On December 17, 2024, the British broadcaster shocked its audience with a report, confirmed by the Gun Violence Archive, revealing that 488 mass shootings had already taken place that year, each involving the injury or death of at least four people. The BBC concluded grimly that it is difficult to see where American politics goes from here, but the trajectory is bleak. The total number of firearms circulating in the United States is estimated at 398.5 million, most of them handguns[2]. No other nation on Earth allows its private citizens to be so heavily armed.


Donald Trump’s political movement, the Republican Party, aligns with roughly 51 percent of Americans who refuse to trade stricter gun laws for greater safety. In many U.S. states, even teachers are legally permitted to carry firearms, sometimes openly, visible to their students. These laws vary across the country, but in Alaska, Idaho, and about thirty other states, teachers are authorized to shoot and kill an intruder[3].
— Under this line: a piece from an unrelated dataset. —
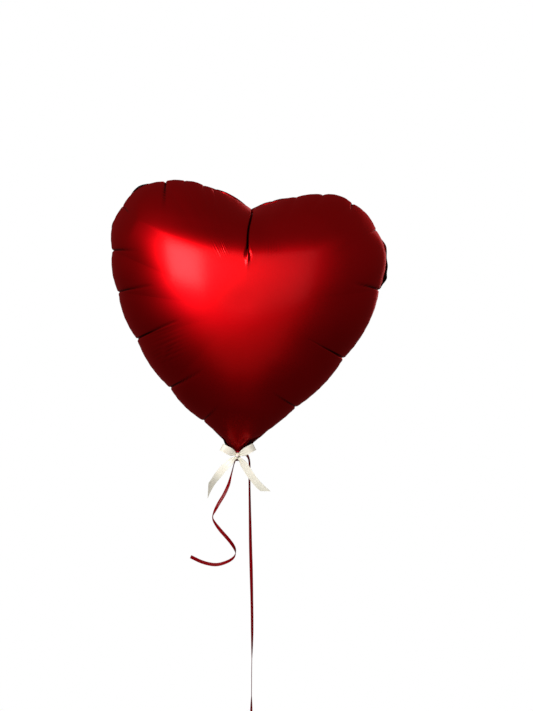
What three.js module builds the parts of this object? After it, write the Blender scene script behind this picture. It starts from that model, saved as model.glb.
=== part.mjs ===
// Heart-shaped foil balloon with a bow and two ribbons at its neck, in millimetres, +Z up.
// The origin is the middle of the tie on the gathered neck, and the front of the heart faces -Y.
import * as THREE from 'three';

// Driving dimensions
const LEAN = THREE.MathUtils.degToRad(3.2);   // the heart leans to +X over its neck
const HALF_WIDTH = 187;                       // seam line at the widest place
const WIDEST_Z = 282;
const LOBE_TOP_Z = 361;
const LOBE_TOP_X = 114;
const CLEFT_Z = 331;                          // where the two lobes' seam lines meet
const FULLNESS = 1.2;                         // a round film balloon fills to 0.6 of its radius
const PLEAT = { bottom: 262, depth: 7, halfWidth: 14 };   // fold that runs down from the cleft
const RIM_WIDTH = 6.3;                        // heat-seal rim outside the seam
const FILM = 1.2;                             // thickness of the stand-in for the film
const PLY_GAP = 0.4;                          // free space between front and rear pieces
const NECK_RADIUS = 3;
const NECK_TOP_Z = 4;
const TAIL_END_Z = -12;                       // lower end of the gathered filling tail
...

One can only wonder why such widespread armament, including access to military-grade weapons, is not seen as madness. Instead, in the American mindset, guns remain tools of self-preservation, not instruments of destruction.

In the three decades since I wrote about Martin Luther King-Drew Hospital, itself temporarily closed for mismanagement, an estimated 500,000 Americans have died by firearm homicide or suicide, whether on family farms, in the poverty-stricken Bronx, down in Mississippi and Alabama, or a mile from the White House[4]

Those half-million deaths have left communities with deep anxieties, insecurity and fear. Half a million victims and perhaps a million since the end of the Second World War are numbers that strain comprehension. They are not abstract statistics: they are fathers, teachers, nurses and neighbors whose loss reverberates through ordinary life.

For perspective: in all the United States’ wars, from the Revolutionary War and the Civil War through Korea, Vietnam, Iraq and Afghanistan, American combat deaths total roughly 646,596. Those soldiers are honored at places like Arlington National Cemetery. 

But who commemorates the history teacher gunned down near a car wash, the nurse killed on her walk by Lake Michigan, the countless unnamed victims of everyday violence?

Rhetoric and remedies collide in troubling ways. We could, the argument goes, fortify schools with tanks or line suburban gardens with machine-gun-toting security, or we can accept the reality that powerful lobbies shape policy. The National Rifle Association poured substantial donations into politics in 2023, roughly $27.4 million to members of Congress and allied campaigns, a flow of money that helps explain why many legislative doors remain closed.

 


 


[1] Rand Corporation, July 16, 2024.

[2] Consumer Shield, October 31, 2024.

[3] Campus Safety, August 6, 2025.

[4] . Firearm Violence 1993–2023, Bureau of Justice Statistics, November 2024.